Today, it sits in a building that was specifically designed around it. The museum has other planes—jets, fighters, even a Titan II missile—and they all look like toys scattered around the feet of a giant.

What People Get Wrong About the Scale

There's a common misconception that the Spruce Goose is the "biggest plane ever." That's not technically true anymore. It's the biggest wooden plane. It has the second-largest wingspan. It isn't the longest.

But "biggest" is a feeling.

When you see a modern C-5 Galaxy, you see a machine built by a corporation. When you see the H-4, you see the obsession of one man. Howard Hughes spent his own money to keep this plane in a flight-ready condition in a climate-controlled hangar until he died in 1976. He had a crew of 300 people maintaining a plane that never flew again.

The scale of the plane is matched only by the scale of the ego required to build it.

Actionable Insights for Your Visit

If you’re planning to see the Spruce Goose and want to really grasp the Spruce Goose size comparison in person, do these three things:

  1. Stand directly under the wingtip first.

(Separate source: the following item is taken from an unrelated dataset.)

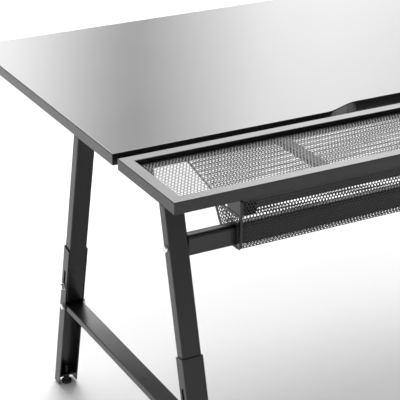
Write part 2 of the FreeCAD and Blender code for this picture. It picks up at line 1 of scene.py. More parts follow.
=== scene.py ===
"""Looks of the computer desk: powder-coated tube frame, laminate board, perforated shelf and tray."""
import json
import math
import bmesh
import bpy
import numpy as np
from bpy.props import FloatProperty, FloatVectorProperty, IntProperty, PointerProperty
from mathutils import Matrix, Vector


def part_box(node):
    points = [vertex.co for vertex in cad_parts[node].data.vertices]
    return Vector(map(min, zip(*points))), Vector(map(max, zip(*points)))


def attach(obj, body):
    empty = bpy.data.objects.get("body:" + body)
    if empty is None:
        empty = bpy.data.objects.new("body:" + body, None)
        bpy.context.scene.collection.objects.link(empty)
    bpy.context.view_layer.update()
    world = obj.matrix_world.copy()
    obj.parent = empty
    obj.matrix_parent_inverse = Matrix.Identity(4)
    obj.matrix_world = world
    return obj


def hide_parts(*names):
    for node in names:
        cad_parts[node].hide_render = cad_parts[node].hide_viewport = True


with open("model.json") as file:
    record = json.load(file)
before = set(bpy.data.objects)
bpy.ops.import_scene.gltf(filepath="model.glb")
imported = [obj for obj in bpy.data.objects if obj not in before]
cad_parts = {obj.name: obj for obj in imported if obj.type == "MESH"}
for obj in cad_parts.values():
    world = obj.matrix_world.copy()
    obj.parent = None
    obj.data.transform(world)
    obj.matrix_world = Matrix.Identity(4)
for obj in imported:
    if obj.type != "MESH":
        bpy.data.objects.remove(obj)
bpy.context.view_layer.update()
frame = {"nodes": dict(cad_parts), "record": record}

bl_info = {
    "name": "Computer desk looks",
    "version": (1, 0, 0),
    "blender": (4, 5, 0),
    "location": "3D Viewport > Sidebar > Desk",
    "description": "Makes the perforated sheet, fasteners, feet, finishes and studio of a computer desk",
    "category": "Object",
}

MM = 0.001
ROOT = "desk_frame"
SIDES = ("left", "right")
ENDS = ("rear", "front")


def corners(node):
    """Lowest and highest corner of a CAD node, as arrays."""
    low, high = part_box(node)
    return np.array(low, float), np.array(high, float)


SHELF_LOW, SHELF_HIGH = corners("shelf_mesh")
TRAY_LOW, TRAY_HIGH = corners("tray_trough")
FRONT_TUBE_HIGH = corners("shelf_frame_front")[1]
REAR_TUBE_HIGH = corners("shelf_frame_rear")[1]
BEAM_LOW, BEAM_HIGH = corners("rear_beam")


# ---- sizes and colours that a user would change -------------------------------------------------
class DeskSheetMetal(bpy.types.PropertyGroup):
    """Perforated sheet of the shelf and the cable tray."""
    pitch: FloatProperty(name="Hole pitch", description="Distance between holes along a row",
                         default=7.2 * MM, min=4 * MM, unit="LENGTH")
    hole: FloatProperty(name="Hole radius", description="Radius of each hole",
                        default=2.95 * MM, min=1 * MM, unit="LENGTH")
    shelf_thick: FloatProperty(name="Shelf thickness", description="Sheet thickness of the shelf",
                               default=0.6 * MM, unit="LENGTH")
    tray_thick: FloatProperty(name="Tray thickness", description="Sheet thickness of the tray",
                              default=0.8 * MM, unit="LENGTH")
    bend: FloatProperty(name="Bend radius", description="Radius of the tray's two long bends",
                        default=9 * MM, unit="LENGTH")
    band: FloatProperty(name="Plain band", description="Width of the unperforated border",
                        default=5 * MM, unit="LENGTH")


class DeskFinish(bpy.types.PropertyGroup):
    """Colours and gloss of the finishes."""
    board: FloatVectorProperty(name="Board", description="Colour of the laminate", subtype="COLOR",
                               default=(0.012, 0.0117, 0.0114), size=3, min=0, max=1)
    board_rough: FloatProperty(name="Board roughness", description="Roughness of the laminate",
                               default=0.12, subtype="FACTOR", min=0, max=1)
    coat: FloatVectorProperty(name="Powder coat", description="Colour of the tube frame", subtype="COLOR",
                              default=(0.009, 0.0086, 0.008), size=3, min=0, max=1)
    coat_rough: FloatProperty(name="Coat roughness", description="Roughness of the powder coat",
                              default=0.30, subtype="FACTOR", min=0, max=1)
    sheet: FloatVectorProperty(name="Sheet coat", description="Colour of the perforated sheet",
                               subtype="COLOR", default=(0.006, 0.006, 0.0062), size=3, min=0, max=1)
    edge_round: FloatProperty(name="Edge softness", description="Radius that edges are shaded with",
                              default=1.1 * MM, unit="LENGTH")


class DeskStudio(bpy.types.PropertyGroup):
    """Camera and lights."""
    lens: FloatProperty(name="Lens", description="Focal length", default=127.7, unit="CAMERA")
    beyond_end: FloatProperty(name="Beyond the end", description="Camera's distance past the desk's end",
                              default=1.058, unit="LENGTH")
    behind_rear: FloatProperty(name="Behind the rear edge", description="Camera's distance behind the desk",
                               default=2.076, unit="LENGTH")
    above_top: FloatProperty(name="Above the top", description="Camera's height over the board",
                             default=1.042, unit="LENGTH")
    heading: FloatProperty(name="Heading", description="Camera's turn about the vertical",
                           default=math.radians(151.856), subtype="ANGLE")
    tilt: FloatProperty(name="Tilt", description="Camera's tilt from straight down",
                        default=math.radians(66.03), subtype="ANGLE")
    sky: FloatProperty(name="Sky", description="Strength of the white surroundings", default=0.35)
    window: FloatProperty(name="Window", description="Strength of the low window", default=6.0)
    round_sides: IntProperty(name="Sides", description="Sides of round pieces", default=48, min=12)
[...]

Look across to the fuselage. It is an exhausting distance for the eyes to travel.
  2. Take the cockpit tour. It costs extra, but you get to see the scale of the interior "spiral staircase" and the sheer height of the flight deck. You can't understand the volume of this aircraft from the ground.
  3. Compare the engines. Each of the eight engines is a masterpiece of engineering. A modern regional jet might only have two engines. This has eight, and each one is the size of a small car.

The Spruce Goose is a reminder of a time when we didn't know where the limits were. We were just guessing. And sometimes, those guesses resulted in a 320-foot wooden bird that still makes us feel small eighty years later.

Check the local weather and museum hours before heading to McMinnville; the Oregon coast range can be tricky in the winter, and you’ll want at least four hours to really see the H-4 without rushing. Look for the "Blackbird" SR-71 nearby for a total contrast in design philosophy—one built for raw size, the other for raw speed. Both represent the absolute bleeding edge of what we thought was possible.